Provided material:

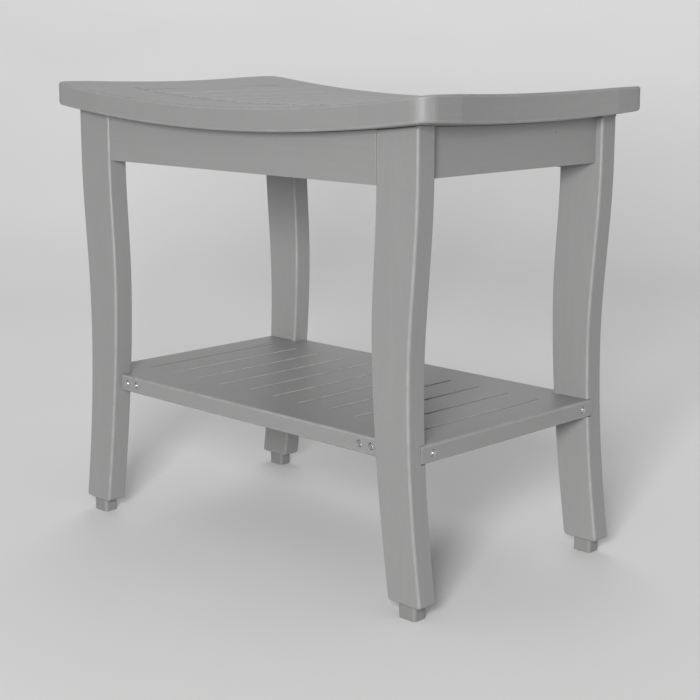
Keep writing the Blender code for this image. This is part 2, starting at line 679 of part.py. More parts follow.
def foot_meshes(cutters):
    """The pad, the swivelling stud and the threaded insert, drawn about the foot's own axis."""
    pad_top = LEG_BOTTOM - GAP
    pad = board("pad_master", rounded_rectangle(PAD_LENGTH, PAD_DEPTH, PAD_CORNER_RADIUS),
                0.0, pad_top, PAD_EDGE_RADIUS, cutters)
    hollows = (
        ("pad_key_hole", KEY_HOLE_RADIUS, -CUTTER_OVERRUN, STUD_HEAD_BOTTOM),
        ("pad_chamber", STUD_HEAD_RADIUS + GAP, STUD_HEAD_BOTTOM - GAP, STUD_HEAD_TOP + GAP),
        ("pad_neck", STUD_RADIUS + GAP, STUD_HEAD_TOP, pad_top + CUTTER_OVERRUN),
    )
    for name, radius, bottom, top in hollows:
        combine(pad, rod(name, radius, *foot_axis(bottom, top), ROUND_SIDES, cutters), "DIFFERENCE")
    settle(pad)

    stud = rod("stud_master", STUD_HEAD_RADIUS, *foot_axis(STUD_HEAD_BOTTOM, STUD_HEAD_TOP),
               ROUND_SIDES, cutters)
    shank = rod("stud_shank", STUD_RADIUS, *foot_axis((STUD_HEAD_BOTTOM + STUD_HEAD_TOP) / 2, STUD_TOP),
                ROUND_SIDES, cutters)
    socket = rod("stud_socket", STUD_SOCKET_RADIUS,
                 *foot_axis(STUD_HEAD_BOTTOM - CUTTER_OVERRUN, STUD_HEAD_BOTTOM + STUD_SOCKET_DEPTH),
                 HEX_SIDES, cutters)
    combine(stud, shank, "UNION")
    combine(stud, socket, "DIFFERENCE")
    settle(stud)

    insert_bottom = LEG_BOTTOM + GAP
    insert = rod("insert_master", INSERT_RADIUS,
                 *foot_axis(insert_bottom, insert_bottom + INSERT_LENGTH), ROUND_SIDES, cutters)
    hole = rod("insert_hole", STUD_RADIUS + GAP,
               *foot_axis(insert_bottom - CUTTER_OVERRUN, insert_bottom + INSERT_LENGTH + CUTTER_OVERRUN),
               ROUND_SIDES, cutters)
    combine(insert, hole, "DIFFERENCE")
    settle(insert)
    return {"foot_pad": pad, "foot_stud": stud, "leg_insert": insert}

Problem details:
Give again, word for word, the lines of the listing, starting at its first line and ending with the line containing "settle(stud)".

Output of the task:
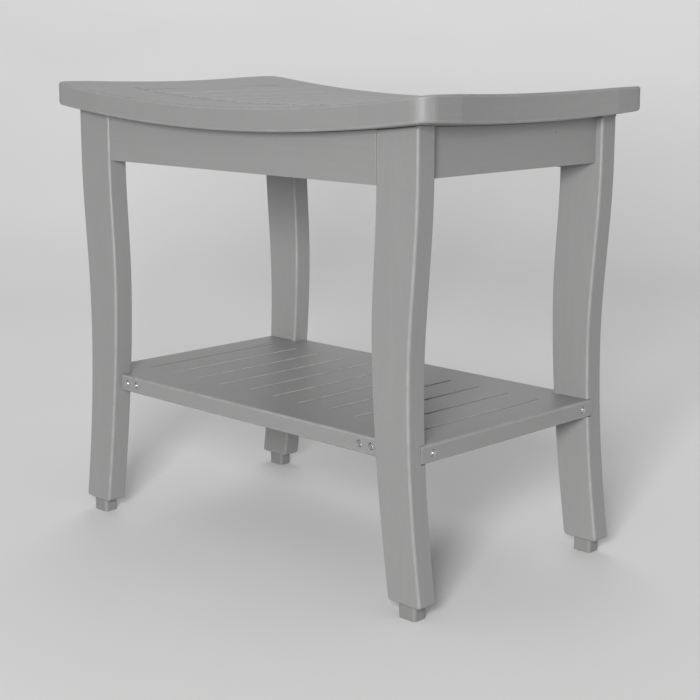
Keep writing the Blender code for this image. This is part 2, starting at line 679 of part.py. More parts follow.
def foot_meshes(cutters):
    """The pad, the swivelling stud and the threaded insert, drawn about the foot's own axis."""
    pad_top = LEG_BOTTOM - GAP
    pad = board("pad_master", rounded_rectangle(PAD_LENGTH, PAD_DEPTH, PAD_CORNER_RADIUS),
                0.0, pad_top, PAD_EDGE_RADIUS, cutters)
    hollows = (
        ("pad_key_hole", KEY_HOLE_RADIUS, -CUTTER_OVERRUN, STUD_HEAD_BOTTOM),
        ("pad_chamber", STUD_HEAD_RADIUS + GAP, STUD_HEAD_BOTTOM - GAP, STUD_HEAD_TOP + GAP),
        ("pad_neck", STUD_RADIUS + GAP, STUD_HEAD_TOP, pad_top + CUTTER_OVERRUN),
    )
    for name, radius, bottom, top in hollows:
        combine(pad, rod(name, radius, *foot_axis(bottom, top), ROUND_SIDES, cutters), "DIFFERENCE")
    settle(pad)

    stud = rod("stud_master", STUD_HEAD_RADIUS, *foot_axis(STUD_HEAD_BOTTOM, STUD_HEAD_TOP),
               ROUND_SIDES, cutters)
    shank = rod("stud_shank", STUD_RADIUS, *foot_axis((STUD_HEAD_BOTTOM + STUD_HEAD_TOP) / 2, STUD_TOP),
                ROUND_SIDES, cutters)
    socket = rod("stud_socket", STUD_SOCKET_RADIUS,
                 *foot_axis(STUD_HEAD_BOTTOM - CUTTER_OVERRUN, STUD_HEAD_BOTTOM + STUD_SOCKET_DEPTH),
                 HEX_SIDES, cutters)
    combine(stud, shank, "UNION")
    combine(stud, socket, "DIFFERENCE")
    settle(stud)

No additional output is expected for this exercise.